__EXERCISE REQUIREMENTS__. Take the lines from the one bearing "---- the part" to the one bearing "# ---- sizes, in", inclusive, and reproduce them exactly; include no other line.

__THE RECORDS__.
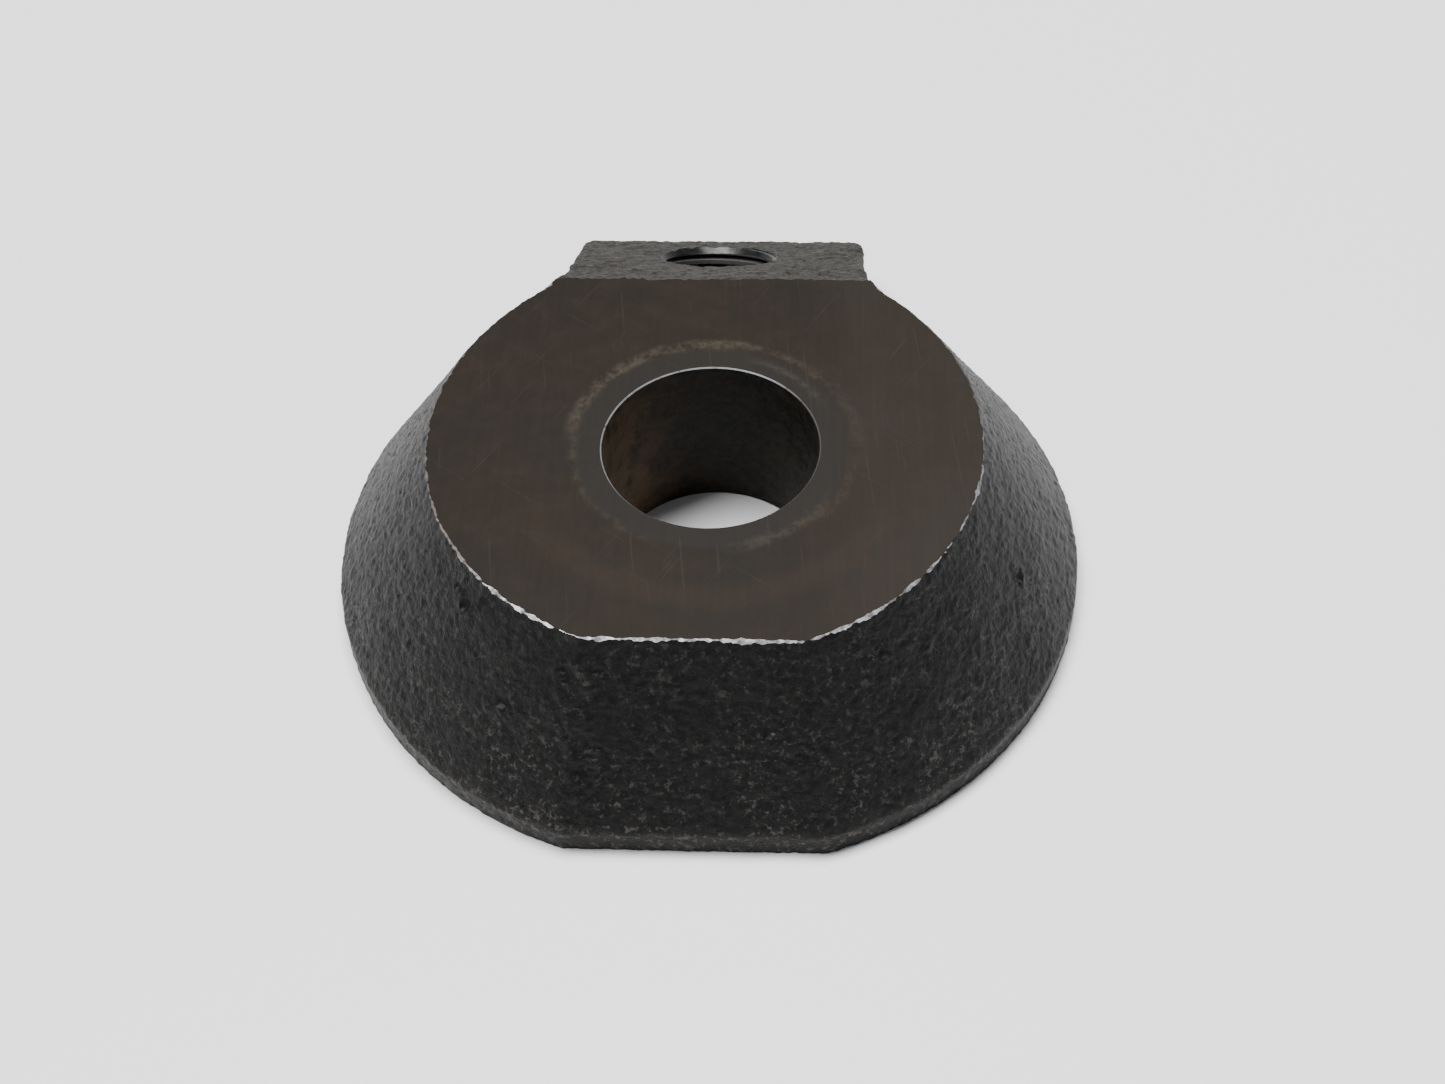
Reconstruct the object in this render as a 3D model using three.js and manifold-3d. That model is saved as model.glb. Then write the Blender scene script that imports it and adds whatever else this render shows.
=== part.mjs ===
// Clamp casting: a flared, drafted iron pad with a plain bore through its machined
// top face, a flat front, and a sloping rear lug with a tapped hole square to its slope.
// Millimetres, +Z up. The origin is the middle of the footprint, on the base plane;
// the lug points along +Y and the front flat faces -Y.

import * as THREE from 'three';
import { ParametricGeometry } from 'three/addons/geometries/ParametricGeometry.js';
import { mergeVertices } from 'three/addons/utils/BufferGeometryUtils.js';
import Module from 'manifold-3d';

// ---- driving dimensions ------------------------------------------------------

const height = 28;              // base plane to machined top face
const rimHeight = 3.8;          // upright band round the foot, below the draft
const baseRadius = 56.5;        // round outline at the foot
const topRadius = 40.9;         // round outline at the top face
const frontFlatBase = 53.4;     // front flat, from the round outline's axis, at the foot
const frontFlatTop = 37.9;      // the same, at the top face

const boreDiameter = 31.75;     // 1 1/4 in
const boreChamfer = 0.4;
const boreShiftX = 1.0;         // the bore sits a little off the round outline's axis
const boreShiftY = -1.6;

const lugHalfWidth = 23.9;
const lugEnd = 64.6;            // back face of the lug, from the round outline's axis
const lugCornerRadius = 2;
const lugFilletRadius = 10;     // where the lug's sides run into the round outline
const slopeStart = 34.15;       // back edge of the top face
const slopeDrop = 0.634;        // fall of the lug's top for each millimetre backwards

const threadMajor = 19.05;      // 3/4-16 UNF
const threadPitch = 1.5875;
const threadDepth = 0.5413 * threadPitch;
const tappedHoleY = 50.9;       // the middle of its mouth, on the sloping top
const mouthRadius = 9.8;        // countersink at the tapped hole's mouth
const mouthDepth = 1.15;

const flatArcSteps = 40;        // segments on each side of the round outline
const filletSteps = 6;
const cornerSteps = 4;
const boreSteps = 96;
const threadSteps = 20;         // segments in one turn of the thread
const overrun = 4;              // how far a cutter runs past the iron

// ---- derived places ----------------------------------------------------------

const axisY = ( frontFlatBase - lugEnd ) / 2;   // round outline's axis in the part's frame
const bore = new THREE.Vector2( boreShiftX, axisY + boreShiftY );
const mouthHeight = height - slopeDrop * ( tappedHoleY - slopeStart );
const mouth = new THREE.Vector3( 0, axisY + tappedHoleY, mouthHeight );
const tilt = Math.atan( slopeDrop );            // the tapped hole's lean from the bore
const threadMinorRadius = threadMajor / 2 - threadDepth;
const halfStep = Math.PI / ( 2 * threadSteps );   // half a facet of the tapped hole's core

// ---- solids ------------------------------------------------------------------

const wasm = await Module();
wasm.setup();

function toSolid( geometry ) {

	const bare = geometry.clone();
	bare.deleteAttribute( 'normal' );
	bare.deleteAttribute( 'uv' );
	const merged = mergeVertices( bare, 1e-4 );
	const corners = [];
	for ( let i = 0; i < merged.index.count; i += 3 ) {

		const [ a, b, c ] = [ 0, 1, 2 ].map( ( k ) => merged.index.getX( i + k ) );
		if ( a !== b && b !== c && c !== a ) corners.push( a, b, c );

	}

	return new wasm.Manifold( new wasm.Mesh( {
		numProp: 3,
		vertProperties: new Float32Array( merged.attributes.position.array ),
		triVerts: new Uint32Array( corners )
	} ) );

}

function toGeometry( solid ) {

	const mesh = solid.getMesh();
	const geometry = new THREE.BufferGeometry();
	geometry.setAttribute( 'position', new THREE.BufferAttribute( mesh.vertProperties, 3 ) );
	geometry.setIndex( new THREE.BufferAttribute( mesh.triVerts, 1 ) );
	geometry.computeVertexNormals();
	return geometry;

}

// A closed body turned about +Z from a profile of [ radius, height ] points that
// starts and ends on the axis. Cutters that meet are turned from different start
// angles, so that their edges cross faces and never each other.
function turned( profile, steps, start = 0 ) {

	const points = profile.map( ( [ r, z ] ) => new THREE.Vector2( r, z ) );
	return new THREE.LatheGeometry( points, steps, start ).rotateX( Math.PI / 2 );

}

// ---- cast body ---------------------------------------------------------------

// Plan outline at one level, about the round outline's axis: the round sides, the
// front flat, and the lug with a fillet on each side, each fillet touching both the
// round side and the lug's side.
function outline( radius, frontFlat ) {

	const filletX = lugHalfWidth + lugFilletRadius;
	const filletY = Math.sqrt( ( radius + lugFilletRadius ) ** 2 - filletX ** 2 );
	const filletAngle = Math.atan2( filletY, filletX );
	const flatAngle = Math.asin( frontFlat / radius );
	const cornerX = lugHalfWidth - lugCornerRadius;
	const cornerY = lugEnd - lugCornerRadius;
	const arc = ( x, y, r, from, to, steps ) => {

		const curve = new THREE.EllipseCurve( x, y, r, r, from, to, to < from );
		return curve.getPoints( steps );

	};

	const right = [
		...arc( 0, 0, radius, - flatAngle, filletAngle, flatArcSteps ),
		...arc( filletX, filletY, lugFilletRadius, Math.PI + filletAngle, Math.PI, filletSteps ).slice( 1 ),
		...arc( cornerX, cornerY, lugCornerRadius, 0, Math.PI / 2, cornerSteps )
	];
	const left = right.map( ( p ) => new THREE.Vector2( - p.x, p.y ) ).reverse();
	return [ ...right, ...left ];

}

function castBody() {

	const foot = outline( baseRadius, frontFlatBase );
	const top = outline( topRadius, frontFlatTop );
	const middle = foot.map( () => new THREE.Vector2() );
	const levels = [
		{ z: 0, points: middle },
		{ z: 0, points: foot },
		{ z: rimHeight, points: foot },
		{ z: height, points: top },
		{ z: height, points: middle }
	];
	const surface = ( u, v, target ) => {

		const level = levels[ Math.round( v * ( levels.length - 1 ) ) ];
		const point = level.points[ Math.round( u * foot.length ) % foot.length ];
		target.set( point.x, point.y, level.z );

	};

	return toSolid( new ParametricGeometry( surface, foot.length, levels.length - 1 ) );

}

// Everything above the lug's sloping top, as a wedge right across the part.
function slopeCutter() {

	const back = lugEnd + overrun;
	const shape = new THREE.Shape( [
		new THREE.Vector2( slopeStart, height ),
		new THREE.Vector2( back, height - slopeDrop * ( back - slopeStart ) ),
		new THREE.Vector2( back, height + overrun ),
		new THREE.Vector2( slopeStart - overrun / slopeDrop, height + overrun )
	] );
	const width = 2 * baseRadius;
	const wedge = new THREE.ExtrudeGeometry( shape, { depth: width, bevelEnabled: false } );
	const acrossX = new THREE.Matrix4().makeBasis(
		new THREE.Vector3( 0, 1, 0 ), new THREE.Vector3( 0, 0, 1 ), new THREE.Vector3( 1, 0, 0 ) );
	return toSolid( wedge.translate( 0, 0, - width / 2 ).applyMatrix4( acrossX ) );

}

// ---- holes -------------------------------------------------------------------

function boreCutter() {

	const r = boreDiameter / 2;
	const flare = r + boreChamfer + overrun;
	return toSolid( turned( [
		[ 0, - overrun ],
		[ flare, - overrun ],
		[ r, boreChamfer ],
		[ r, height - boreChamfer ],
		[ flare, height + overrun ],
		[ 0, height + overrun ]
	], boreSteps ).translate( bore.x, bore.y, 0 ) );

}

// One thread groove as a straight bar, then wound round the hole's axis: the bar's
// length becomes the angle, each turn climbs by one pitch, and the section's second
// coordinate is turned over so that the wound bar isn't inside out.
function threadGroove( low, high ) {

	const inner = threadMinorRadius - 0.2;
	const outer = threadMajor / 2;
	const halfRoot = threadPitch * 0.375 + 0.1;
	const halfCrest = threadPitch / 16;
	const section = new THREE.Shape( [
		new THREE.Vector2( inner, - halfRoot ),
		new THREE.Vector2( outer, - halfCrest ),
		new THREE.Vector2( outer, halfCrest ),
		new THREE.Vector2( inner, halfRoot )
	] );
	const turns = ( high - low ) / threadPitch;
	const steps = Math.ceil( turns * threadSteps );
	const bar = new THREE.ExtrudeGeometry( section, { depth: turns, steps, bevelEnabled: false } );
	const place = bar.attributes.position;
	for ( let i = 0; i < place.count; i ++ ) {

		const radius = place.getX( i );
		const angle = 2 * Math.PI * place.getZ( i ) + halfStep;
		const climb = low + threadPitch * place.getZ( i ) - place.getY( i );
		place.setXYZ( i, radius * Math.cos( angle ), radius * Math.sin( angle ), climb );

	}

	return bar;

}

// The tapped hole runs square to the sloping top and out through the foot. Its
// cutters are made round +Z with the mouth at zero height, then leant back.
function tappedHoleCutter() {

	const low = - ( mouthHeight / Math.cos( tilt ) + mouthRadius * slopeDrop + overrun );
	const place = new THREE.Matrix4().makeRotationX( - tilt ).setPosition( mouth );
	const leant = ( geometry ) => toSolid( geometry.applyMatrix4( place ) );
	const core = turned( [
		[ 0, low ],
		[ threadMinorRadius, low ],
		[ threadMinorRadius, overrun ],
		[ 0, overrun ]
	], 2 * threadSteps );
	const groove = threadGroove( low, threadPitch );
	const flare = ( mouthRadius - threadMinorRadius ) / mouthDepth;
	const countersink = turned( [
		[ 0, - 2 * mouthDepth ],
		[ mouthRadius - 2 * mouthDepth * flare, - 2 * mouthDepth ],
		[ mouthRadius + overrun * flare, overrun ],
		[ 0, overrun ]
	], 2 * threadSteps, halfStep );

	return leant( core ).add( leant( groove ) ).add( leant( countersink ) );

}

// ---- the part ----------------------------------------------------------------

const castIron = new THREE.MeshStandardMaterial( { color: 0x2b2a27, roughness: 0.7, metalness: 0.6 } );

const clampCasting = castBody()
	.subtract( slopeCutter() )
	.translate( 0, axisY, 0 )
	.subtract( boreCutter() )
	.subtract( tappedHoleCutter() );

const casting = new THREE.Mesh( toGeometry( clampCasting ), castIron );
casting.name = 'clamp_casting';

const part = new THREE.Group();
part.add( casting );

export default part;
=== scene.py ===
# Clamp casting on a pale floor: a rough blank is poured, then its faces, bore and
# tapped hole are cut into it, as the real one is made.
import math
import bpy
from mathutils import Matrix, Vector, kdtree, noise


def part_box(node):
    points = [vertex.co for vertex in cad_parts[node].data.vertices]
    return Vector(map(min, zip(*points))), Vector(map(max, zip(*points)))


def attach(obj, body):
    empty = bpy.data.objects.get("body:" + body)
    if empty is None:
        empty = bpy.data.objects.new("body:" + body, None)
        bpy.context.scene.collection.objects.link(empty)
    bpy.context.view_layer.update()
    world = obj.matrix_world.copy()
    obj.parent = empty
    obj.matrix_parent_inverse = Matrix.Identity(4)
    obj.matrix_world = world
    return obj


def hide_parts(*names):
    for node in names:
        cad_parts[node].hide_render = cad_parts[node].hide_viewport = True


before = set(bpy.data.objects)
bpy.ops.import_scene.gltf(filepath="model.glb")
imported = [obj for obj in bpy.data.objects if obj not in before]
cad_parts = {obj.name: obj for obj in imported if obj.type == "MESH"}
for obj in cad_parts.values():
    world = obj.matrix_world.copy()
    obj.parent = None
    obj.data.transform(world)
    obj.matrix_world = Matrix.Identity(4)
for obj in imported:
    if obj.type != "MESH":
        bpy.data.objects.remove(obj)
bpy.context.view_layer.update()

# ---- sizes, in metres --------------------------------------------------------

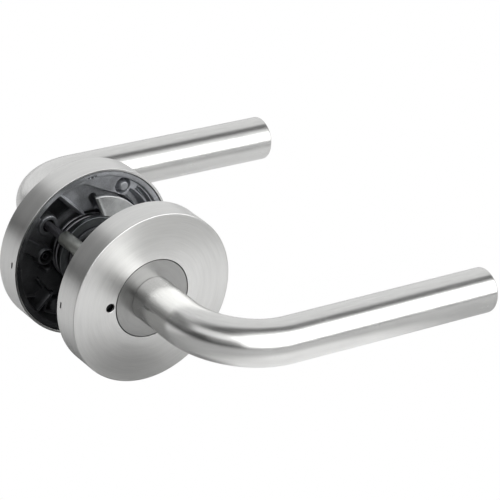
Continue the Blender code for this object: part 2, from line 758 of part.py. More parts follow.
def bolt_post(outer, place, degrees):
    """A flanged post held in the outer chassis, bored from its free end for the bolt."""
    head_top = HEAD_POCKET_FLOOR + AXIAL_GAP + HEAD_THICKNESS
    end = post_end()
    bore_end = end + BOLT_ENGAGEMENT + BOLT_RUNOUT
    outline = [
        (0.0, head_top),
        (POST_HEAD_RADIUS, head_top),
        (POST_HEAD_RADIUS, HEAD_POCKET_FLOOR + AXIAL_GAP),
        (POST_RADIUS, HEAD_POCKET_FLOOR + AXIAL_GAP),
        (POST_RADIUS, end),
        (POST_BORE, end),
        (POST_BORE, bore_end),
        (0.0, bore_end),
    ]
    post = turned("bolt_post_" + place, outline, "bright_zinc", COARSE, closed=False)
    return move_mesh(post, outer.place(BOLT_REACH, degrees))


def through_bolt(inner, place, degrees):
    """A flat head bolt from the inner chassis into the post of the other half."""
    head_low = HEAD_POCKET_FLOOR + AXIAL_GAP
    tip = -POST_TO_INNER_ROSE - BOLT_ENGAGEMENT
    outline = [
        (0.0, head_low + HEAD_THICKNESS),
        (BOLT_HEAD_RADIUS, head_low + HEAD_THICKNESS),
        (BOLT_HEAD_RADIUS, head_low),
        (BOLT_RADIUS, head_low),
        (BOLT_RADIUS, tip + BOLT_CHAMFER),
        (BOLT_RADIUS - BOLT_CHAMFER, tip),
        (0.0, tip),
    ]
    bolt = turned("through_bolt_" + place, outline, "cast_zinc", COARSE, closed=False)
    return move_mesh(bolt, inner.place(BOLT_REACH, degrees))


def privacy_button(inner):
    """A stepped pin: cap, collar trapped behind the cover, and a stem that stops inside its boss."""
    top = FACE + BUTTON_PROUD + BUTTON_TRAVEL
    groove_top = FRICTION_RING_MIDDLE + FRICTION_RING_RADIUS + GAP / 2
    groove_low = FRICTION_RING_MIDDLE - FRICTION_RING_RADIUS - GAP / 2
    core = BUTTON_STEM_RADIUS - 2 * FRICTION_RING_RADIUS
    outline = [
        (0.0, top),
        (BUTTON_RADIUS - BROKEN_EDGE, top),
        (BUTTON_RADIUS, top - BROKEN_EDGE),
        (BUTTON_RADIUS, COLLAR_TOP),
        (COLLAR_RADIUS, COLLAR_TOP),
        (COLLAR_RADIUS, COLLAR_BOTTOM),
        (BUTTON_STEM_RADIUS, COLLAR_BOTTOM),
        (BUTTON_STEM_RADIUS, groove_top),
        (core, groove_top),
        (core, groove_low),
        (BUTTON_STEM_RADIUS, groove_low),
        (BUTTON_STEM_RADIUS, STEM_END),
        (0.0, STEM_END),
    ]
    button = turned("privacy_button", outline, "satin_steel", COARSE, closed=False)
    button.location = inner.place(RELEASE_REACH, RELEASE_ANGLE)

    centre = core + GAP / 2 + FRICTION_RING_RADIUS
    circle = []
    for turn in np.linspace(0.0, 2 * math.pi, FRICTION_RING_SIDES, endpoint=False):
        reach = centre + FRICTION_RING_RADIUS * math.cos(turn)
        circle.append((reach, FRICTION_RING_MIDDLE - FRICTION_RING_RADIUS * math.sin(turn)))
    friction = turned("button_friction_ring", circle, "black_rubber", COARSE)
    friction.location = button.location
    return button, friction


PIECES = (
    rose_cover,
    chassis,
    bearing_bush,
    lever_flange,
    lever,
    lever_cap,
    retaining_ring,
    thrust_washer,
    drive_cam,
    return_spring,
    spring_keeper,
)


def build():
    """Make every piece about its own half's axis, then hang it on that half's empty."""
    outer = Half("outer", -1)
    inner = Half("inner", 1)
    for half in (outer, inner):
        half.hang(*(piece(half) for piece in PIECES))
        for number, degrees in enumerate(KEEPER_SCREW_ANGLES, start=1):
            half.hang(keeper_screw(half, number, degrees))
    outer.hang(spindle())
    for place, degrees in BOLT_ANGLES.items():
        outer.hang(bolt_post(outer, place, degrees))
        inner.hang(through_bolt(inner, place, degrees))
    inner.hang(*privacy_button(inner))


build()
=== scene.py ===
"""Looks of a door lever handle set: two satin steel levers on round roses over zinc castings.

World frame: the origin is on the spindle axis midway through the door, +Y runs from the outer half
to the inner half, +X along the levers and +Z up. All lengths are in metres.
"""

import math

import bpy
import numpy as np
from bpy.props import FloatProperty, FloatVectorProperty, IntProperty, PointerProperty
from bpy.types import Operator, Panel, PropertyGroup
from mathutils import Matrix, Vector


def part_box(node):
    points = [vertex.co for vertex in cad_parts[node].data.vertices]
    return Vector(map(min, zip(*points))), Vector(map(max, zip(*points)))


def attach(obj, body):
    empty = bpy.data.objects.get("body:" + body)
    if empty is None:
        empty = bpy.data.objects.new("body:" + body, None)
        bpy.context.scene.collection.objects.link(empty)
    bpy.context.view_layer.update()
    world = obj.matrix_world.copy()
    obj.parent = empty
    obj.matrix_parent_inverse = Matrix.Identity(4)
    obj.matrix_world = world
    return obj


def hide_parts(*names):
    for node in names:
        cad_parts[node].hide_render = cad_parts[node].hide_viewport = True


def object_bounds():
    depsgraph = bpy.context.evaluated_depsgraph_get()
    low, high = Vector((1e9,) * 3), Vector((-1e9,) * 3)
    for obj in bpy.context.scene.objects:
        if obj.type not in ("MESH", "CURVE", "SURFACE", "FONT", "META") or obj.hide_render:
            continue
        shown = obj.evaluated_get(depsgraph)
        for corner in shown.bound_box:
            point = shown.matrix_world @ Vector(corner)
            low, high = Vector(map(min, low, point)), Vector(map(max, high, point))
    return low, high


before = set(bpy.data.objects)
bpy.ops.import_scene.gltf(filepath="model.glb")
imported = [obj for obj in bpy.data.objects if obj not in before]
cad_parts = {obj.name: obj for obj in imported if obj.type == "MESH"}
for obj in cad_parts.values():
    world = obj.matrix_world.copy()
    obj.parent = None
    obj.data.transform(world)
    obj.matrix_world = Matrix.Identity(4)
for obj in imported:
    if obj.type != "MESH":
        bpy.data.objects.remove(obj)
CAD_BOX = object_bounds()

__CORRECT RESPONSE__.
// ---- the part ----------------------------------------------------------------

const castIron = new THREE.MeshStandardMaterial( { color: 0x2b2a27, roughness: 0.7, metalness: 0.6 } );

const clampCasting = castBody()
	.subtract( slopeCutter() )
	.translate( 0, axisY, 0 )
	.subtract( boreCutter() )
	.subtract( tappedHoleCutter() );

const casting = new THREE.Mesh( toGeometry( clampCasting ), castIron );
casting.name = 'clamp_casting';

const part = new THREE.Group();
part.add( casting );

export default part;
=== scene.py ===
# Clamp casting on a pale floor: a rough blank is poured, then its faces, bore and
# tapped hole are cut into it, as the real one is made.
import math
import bpy
from mathutils import Matrix, Vector, kdtree, noise


def part_box(node):
    points = [vertex.co for vertex in cad_parts[node].data.vertices]
    return Vector(map(min, zip(*points))), Vector(map(max, zip(*points)))


def attach(obj, body):
    empty = bpy.data.objects.get("body:" + body)
    if empty is None:
        empty = bpy.data.objects.new("body:" + body, None)
        bpy.context.scene.collection.objects.link(empty)
    bpy.context.view_layer.update()
    world = obj.matrix_world.copy()
    obj.parent = empty
    obj.matrix_parent_inverse = Matrix.Identity(4)
    obj.matrix_world = world
    return obj


def hide_parts(*names):
    for node in names:
        cad_parts[node].hide_render = cad_parts[node].hide_viewport = True


before = set(bpy.data.objects)
bpy.ops.import_scene.gltf(filepath="model.glb")
imported = [obj for obj in bpy.data.objects if obj not in before]
cad_parts = {obj.name: obj for obj in imported if obj.type == "MESH"}
for obj in cad_parts.values():
    world = obj.matrix_world.copy()
    obj.parent = None
    obj.data.transform(world)
    obj.matrix_world = Matrix.Identity(4)
for obj in imported:
    if obj.type != "MESH":
        bpy.data.objects.remove(obj)
bpy.context.view_layer.update()

# ---- sizes, in metres --------------------------------------------------------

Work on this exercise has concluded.